What about the causes? This is where the real issues for Africa lie. Ever heard of giving with one hand and taking with the other? Net movement = zero
Posted by: curious | August 10, 2005 at 05:13 PM
curious,
my point was to ask whether measuring aid as a proportion of nation income is misleading. Your response that "as a share of national income the portion ... is not worth mentioning" rather illustrates my point.
This is not an argument against giving generously, just an argument that the issue is (/might be) commonly mischaracterised.
As for the notion that the cause of poverty in Africa, the real issue, is the West giving with one hand and taking with the other ... well I think you need to expand on that.

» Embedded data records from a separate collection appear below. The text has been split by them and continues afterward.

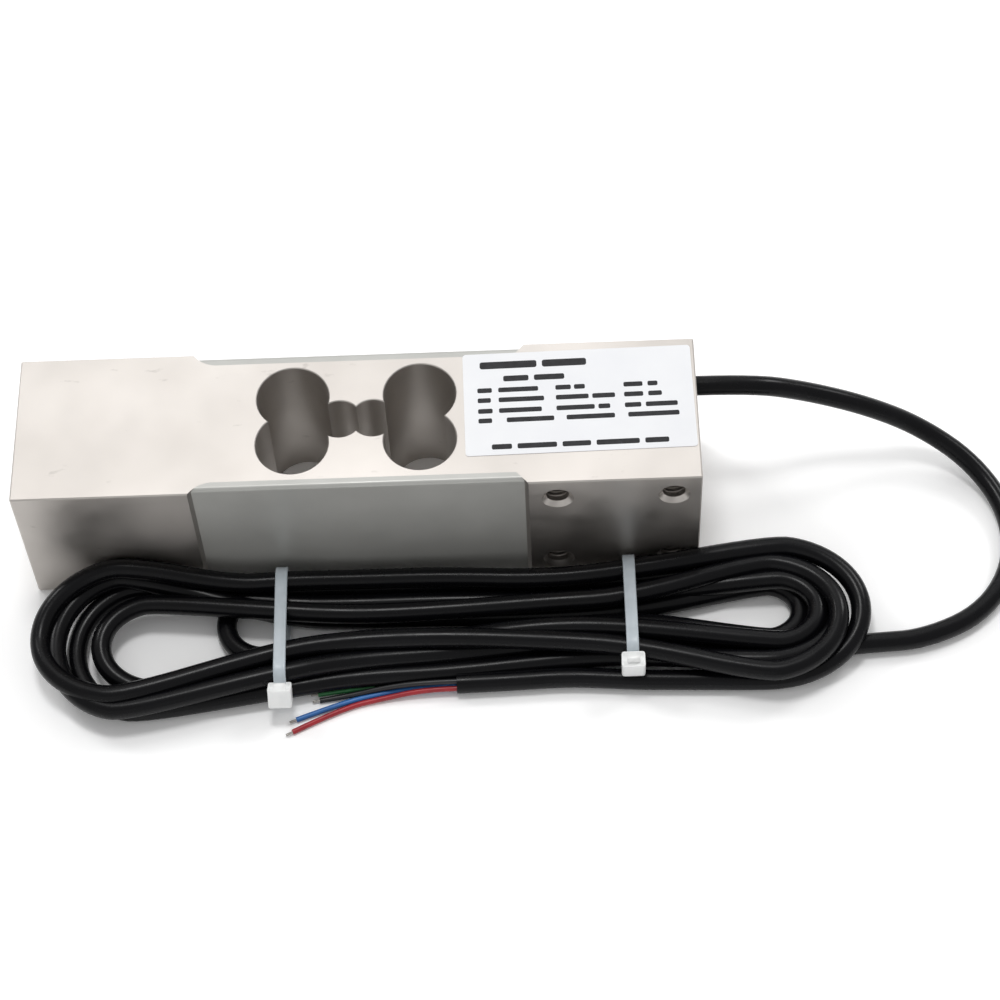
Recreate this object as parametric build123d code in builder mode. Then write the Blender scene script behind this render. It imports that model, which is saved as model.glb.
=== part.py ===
from build123d import *
import math
import os

# Frame: the cell lies on its side, +Z up through its width, +X towards the cable end.
# The load acts along Y. The origin is the middle of the body's lower side, and sizes are in mm.

# Spring body
BODY_LENGTH = 150.0
BODY_HEIGHT = 37.0
BODY_WIDTH = 38.0
EDGE_BREAK = 0.3

# Side recesses over the four thin walls, one in each loading face
RECESS_DEPTH = 3.0
LIVE_BLOCK = 38.5
FIXED_BLOCK = 37.6
RAMP_RADIUS = 6.5
SLOPE_RUN = 2.6

# Cut-out through the width: two pairs of bores and a narrow waist that joins them
THIN_WALL = 1.5
BORE_SPACING = 28.0
BORE_SPACING_ACROSS = 12.0
WAIST_RADIUS = 4.8
WAIST_SPACING = 7.4
WAIST_SLOT = 5.2
CUT_OUT_BREAK = 0.2

# Tapped holes for M6 screws, four in each loading face
TAP_DRILL_RADIUS = 2.5
TAP_RIM_RADIUS = 3.5
TAP_DEPTH = 16.0
TAP_END_MARGIN = 6.0
TAP_PITCH_ALONG = 25.4
TAP_PITCH_ACROSS = 25.0

# Potting over the gauges
COVER_THICKNESS = 2.0
COVER_ROUND = 0.9

# Strain gauges, one over each bore
GAUGE_LENGTH = 7.0
GAUGE_WIDTH = 5.0
GAUGE_THICKNESS = 0.2

# Terminal boards, one in each recess, and the balance resistors on the far one
BOARD_LENGTH = 16.0
BOARD_WIDTH = 21.0
BOARD_THICKNESS = 0.8
BOARD_DROP = 6.9
RESISTOR_LENGTH = 3.2
RESISTOR_WIDTH = 1.6
RESISTOR_THICKNESS = 0.6
RESISTOR_PITCH = 4.0
RESISTOR_COUNT = 3

# Wires inside, which the potting holds a little off the metal
WIRE_LIFT = 0.15
GAUGE_WIRE_LIFT = 0.05
GAUGE_WIRE_DIAMETER = 0.3
GAUGE_WIRE_PITCH = 2.4
JUMPER_DIAMETER = 0.5
JUMPER_PITCH = 0.6
JUMPER_COUNT = 3
JUMPER_HOLE_RADIUS = 1.2
JUMPER_HOLE_DISTANCE = 46.0
JUMPER_BEND = 0.6

# Cable, its bore in the fixed end, and the cores that leave its jacket in there
CABLE_DIAMETER = 4.5
CABLE_BORE_RADIUS = 3.2
CABLE_FACE_DISTANCE = 7.0
CABLE_SIDE_DISTANCE = 8.6
PORT_DISTANCE = 46.0
JACKET_INSERTION = 30.0
SEAL_LENGTH = 15.0
SEAL_SINK = 0.4
CORE_DIAMETER = 1.2
CORE_PITCH = 1.4
CORE_COUNT = 4
CORE_BEND = 1.4

# Rating label on the upper side
LABEL_LENGTH = 50.5
LABEL_WIDTH = 27.0
LABEL_THICKNESS = 0.12
LABEL_CORNER = 0.8
LABEL_CENTRE_X = 49.0
LABEL_CENTRE_Y = 2.75
LABEL_TURN = 0.8

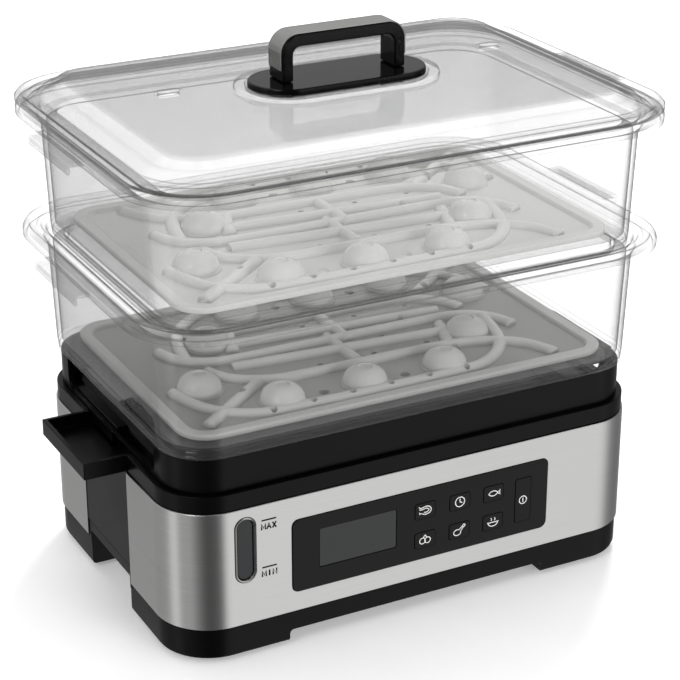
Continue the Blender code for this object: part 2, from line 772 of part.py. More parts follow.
def make_handle():
    """Lid handle: stadium base, black arch, steel cover strip and two screws."""
    seat = TRAY_SEAT + TIER_PITCH + TRAY_TOP + 12.4 * MM + 2 * GAP
    top = seat + 5.0 * MM
    w, d = HANDLE_SEAT_W, HANDLE_SEAT_D
    foot = round_rect(w, d, d / 2, 8)
    inner = round_rect(w - 2 * MM, d - 2 * MM, d / 2 - MM, 8)
    bm = bmesh.new()
    rings = [[(x, y, seat) for x, y in foot], [(x, y, top - 1 * MM) for x, y in foot]]
    rings.append([(x, y, top) for x, y in inner])
    skin(bm, rings, closed=False)
    base = emit("handle_base", bm, BLACK)
    half = HANDLE_HALF
    rise = HANDLE_TOP
    bend = HANDLE_BEND
    bar = HANDLE_BAR
    outer = arch_outline(half, rise, bend, top + GAP)
    hollow = arch_outline(half - bar, rise - bar, bend / 2, top + GAP)
    bm = bmesh.new()
    width = HANDLE_Y
    rings = [
        [(x, -width, z) for x, z in outer],
        [(x, width, z) for x, z in outer],
        [(x, width, z) for x, z in hollow],
        [(x, -width, z) for x, z in hollow],
    ]
    skin_open(bm, rings)
    arch = emit("handle_arch", bm, BLACK)
    over = STRIP_T + GAP
    strip_outer = arch_outline(half + over, rise + over, bend + STRIP_T, top + STRIP_FOOT)
    strip_inner = arch_outline(half + GAP, rise + GAP, bend, top + STRIP_FOOT)
    bm = bmesh.new()
    width = STRIP_Y
    rings = [
        [(x, -width, z) for x, z in strip_outer],
        [(x, width, z) for x, z in strip_outer],
        [(x, width, z) for x, z in strip_inner],
        [(x, -width, z) for x, z in strip_inner],
    ]
    skin_open(bm, rings)
    strip = emit("handle_strip", bm, STEEL)
    return base, arch, strip


def arch_outline(half, rise, bend, foot):
    """Return an open arch path in XZ from the right foot over the top to the left foot."""
    points = [(half, foot)]
    for sx, start in ((1, 0), (-1, 90)):
        for step in range(7):
            angle = math.radians(start + 90.0 * step / 6)
            x = sx * (half - bend) + bend * math.cos(angle)
            points.append((x, rise - bend + bend * math.sin(angle)))
    points.append((-half, foot))
    return points


def skin_open(bm, rings):
    """Close four open paths into a solid bar with two end faces."""
    loops = [[bm.verts.new(p) for p in ring] for ring in rings]
    count = len(loops[0])
    for k in range(4):
        a = loops[k]
        b = loops[(k + 1) % 4]
        for i in range(count - 1):
            bm.faces.new((a[i], a[i + 1], b[i + 1], b[i]))
    bm.faces.new([loop[0] for loop in loops])
    bm.faces.new([loop[-1] for loop in reversed(loops)])


def main() -> None:
    """Build the whole steamer."""
    clear_scene()
    make_base_pan()
    make_rubber_feet()
    make_base_screws()
    steel_ring("steel_front", True)
    steel_ring("steel_back", False)
    make_mains_gland()
    make_collar_lower()
    make_collar_upper()
    make_spout("spout_left", -1)
    make_spout("spout_right", 1)
    make_water_tank()
    make_heating()
    make_window()
    make_fascia()
    make_display()
    make_buttons()
    make_drip_tray()
    make_tray("lower_tray", TRAY_SEAT)
    make_plate("lower_plate", TRAY_SEAT)
    make_tray("upper_tray", TRAY_SEAT + TIER_PITCH)
    make_plate("upper_plate", TRAY_SEAT + TIER_PITCH)
    make_lid()
    make_handle()


if __name__ == "__main__":
    main()
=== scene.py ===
"""Studio picture of a two-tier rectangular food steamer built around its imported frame."""

import logging
import math
from dataclasses import dataclass, field
from enum import Enum
from typing import Callable, Iterable, Sequence

import bpy
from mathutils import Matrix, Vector


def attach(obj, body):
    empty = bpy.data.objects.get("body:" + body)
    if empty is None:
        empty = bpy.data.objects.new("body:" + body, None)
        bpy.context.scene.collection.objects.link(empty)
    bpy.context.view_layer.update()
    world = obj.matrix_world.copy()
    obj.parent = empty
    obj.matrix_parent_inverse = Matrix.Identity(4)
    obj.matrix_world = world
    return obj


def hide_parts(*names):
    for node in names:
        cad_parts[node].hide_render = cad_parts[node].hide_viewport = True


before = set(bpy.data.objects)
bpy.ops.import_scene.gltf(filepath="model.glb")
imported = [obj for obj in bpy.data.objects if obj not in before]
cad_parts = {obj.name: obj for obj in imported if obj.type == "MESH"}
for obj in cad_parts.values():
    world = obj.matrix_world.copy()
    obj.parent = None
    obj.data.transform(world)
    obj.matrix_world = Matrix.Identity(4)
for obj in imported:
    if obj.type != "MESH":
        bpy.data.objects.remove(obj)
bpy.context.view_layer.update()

MM = 0.001
LOG = logging.getLogger("steamer")

Point = tuple[float, float, float]
Pair = tuple[float, float]


# ------------------------------------------------------------------ helpers


def linear(code: str) -> tuple[float, float, float, float]:
    """Turn an sRGB hex colour into linear RGBA.

    Args:
        code: six hex digits, with or without a leading hash.

    Returns:
        Linear red, green and blue, and an alpha of 1.
    """
    digits = code.lstrip("#")
    values = [int(digits[i : i + 2], 16) / 255.0 for i in (0, 2, 4)]
    out = [v / 12.92 if v <= 0.04045 else ((v + 0.055) / 1.055) ** 2.4 for v in values]
    return out[0], out[1], out[2], 1.0


def add_node(
    tree: bpy.types.NodeTree,
    kind: str,
    settings: dict[str, object] | None = None,
    inputs: dict[str, object] | None = None,
) -> bpy.types.Node:
    """Add one shader node with its settings, values and incoming links.

    Args:
        tree: the material's node tree.
        kind: the node's type name.
        settings: attributes set on the node itself.
        inputs: socket values, or output sockets to link from.

    Returns:
        The new node.
    """
    node = tree.nodes.new(kind)
    for key, value in (settings or {}).items():
        setattr(node, key, value)
    for key, value in (inputs or {}).items():
        socket = node.inputs[int(key)] if key.isdigit() else node.inputs[key]
        if isinstance(value, bpy.types.NodeSocket):
            tree.links.new(value, socket)
        else:
            socket.default_value = value
    return node


def deselect() -> None:
    """Leave edit mode and clear the selection."""
    if bpy.context.mode != "OBJECT":
        bpy.ops.object.mode_set(mode="OBJECT")
    bpy.ops.object.select_all(action="DESELECT")


def activate(obj: bpy.types.Object) -> None:
    """Make one object the only selected and active one."""
    deselect()
    obj.select_set(True)
    bpy.context.view_layer.objects.active = obj


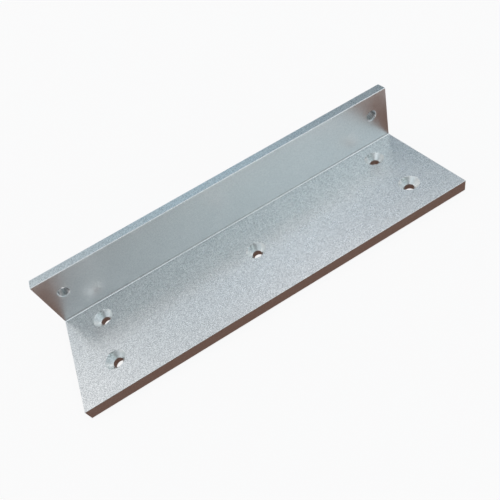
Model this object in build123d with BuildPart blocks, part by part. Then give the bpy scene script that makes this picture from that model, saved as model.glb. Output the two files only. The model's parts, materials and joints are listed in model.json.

Posted by: Paddy Carter | August 16, 2005 at 07:58 AM
"This doesn’t justify redistributing less to foreigners than to Britons for two reasons. First, because there’s also some evidence that redistribution within the UK – at least in the forms it has taken – doesn’t work."
the "some evidence" being this:
"Great Ormonde Street Hospital, since it caters to children, is a major recipient of charitable funds. My own father left money to it in his will. But this same hospital has closed beds - putting capacity into mothballs."
I think you need to do better than that!
Not, I add, that I want to argue we necessarily have greater obligations to fellow-citizens or neighbours than to people we've never heard of, in countries we know virtually nothing about. I became my mother's carer rather than a carer for an old, ill, woman in Africa for obvious reasons of proximity and social expectation. Still, I might say (and I think I would) that an additional factor, that does have moral purchase, was her bearing and rearing of, and caring for, me. I owed her in a way that I do not directly owe a mother in Botswana. Am I deluding myself when I say this? I, like jez, tend to agree with Bob Goodin on points like this -- and I agree with you, jez, Africa has given us much -- so, I am not sure.
Posted by: jayann | August 19, 2005 at 01:17 AM
Just to be fussy, I think Dworkin thinks that his metric of equality applies only within states, that we have special obligations to whomsoever we share a polity with. I've certainly never come across anything he's said about global justice.